+++ Given data +++
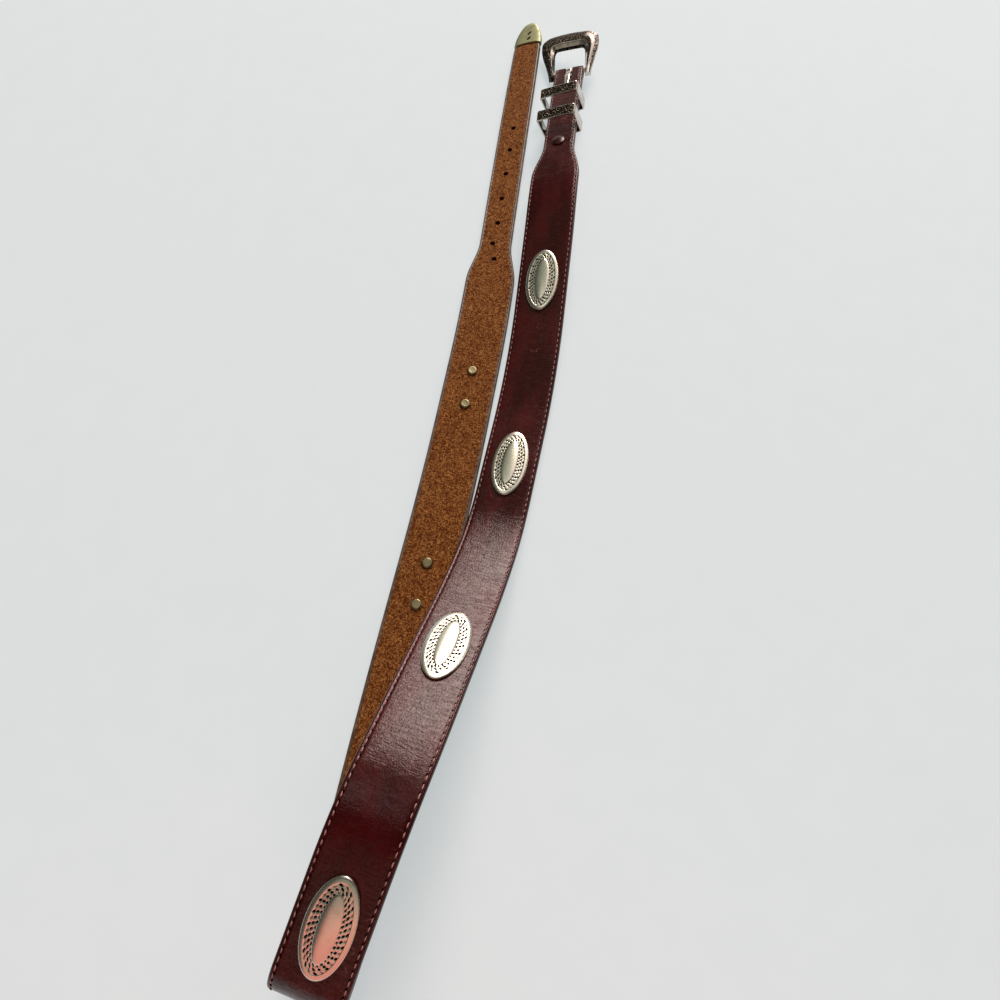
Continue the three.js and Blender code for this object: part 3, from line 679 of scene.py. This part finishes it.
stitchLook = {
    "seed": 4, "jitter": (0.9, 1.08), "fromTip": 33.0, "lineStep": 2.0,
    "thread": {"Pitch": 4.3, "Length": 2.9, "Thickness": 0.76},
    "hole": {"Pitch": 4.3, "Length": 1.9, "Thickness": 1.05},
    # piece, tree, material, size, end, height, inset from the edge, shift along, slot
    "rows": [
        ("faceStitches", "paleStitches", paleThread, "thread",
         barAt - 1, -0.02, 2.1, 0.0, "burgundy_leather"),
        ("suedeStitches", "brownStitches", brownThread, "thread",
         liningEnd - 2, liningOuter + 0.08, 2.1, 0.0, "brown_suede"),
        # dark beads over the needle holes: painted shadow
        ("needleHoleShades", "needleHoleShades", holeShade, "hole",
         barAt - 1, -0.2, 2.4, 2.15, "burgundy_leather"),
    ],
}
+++
From the listing above, reproduce all the lines exactly.

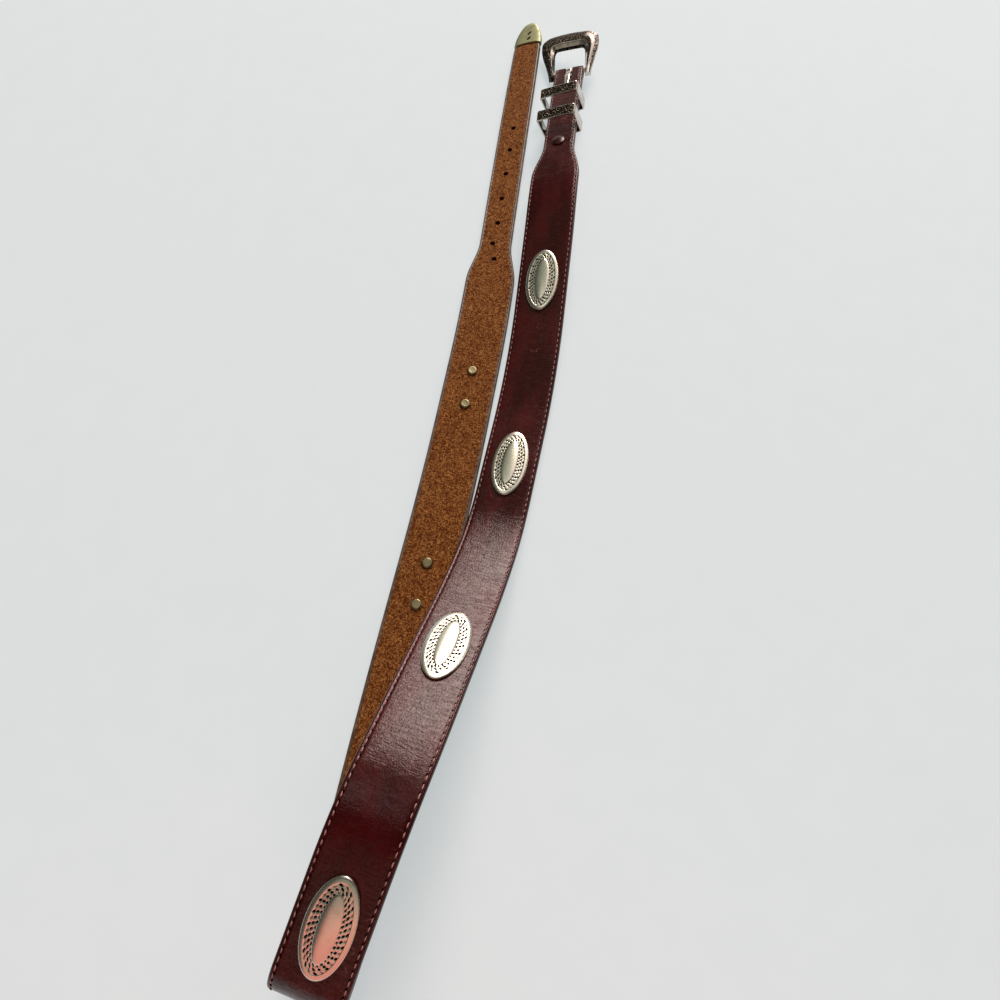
Continue the three.js and Blender code for this object: part 3, from line 679 of scene.py. This part finishes it.
stitchLook = {
    "seed": 4, "jitter": (0.9, 1.08), "fromTip": 33.0, "lineStep": 2.0,
    "thread": {"Pitch": 4.3, "Length": 2.9, "Thickness": 0.76},
    "hole": {"Pitch": 4.3, "Length": 1.9, "Thickness": 1.05},
    # piece, tree, material, size, end, height, inset from the edge, shift along, slot
    "rows": [
        ("faceStitches", "paleStitches", paleThread, "thread",
         barAt - 1, -0.02, 2.1, 0.0, "burgundy_leather"),
        ("suedeStitches", "brownStitches", brownThread, "thread",
         liningEnd - 2, liningOuter + 0.08, 2.1, 0.0, "brown_suede"),
        # dark beads over the needle holes: painted shadow
        ("needleHoleShades", "needleHoleShades", holeShade, "hole",
         barAt - 1, -0.2, 2.4, 2.15, "burgundy_leather"),
    ],
}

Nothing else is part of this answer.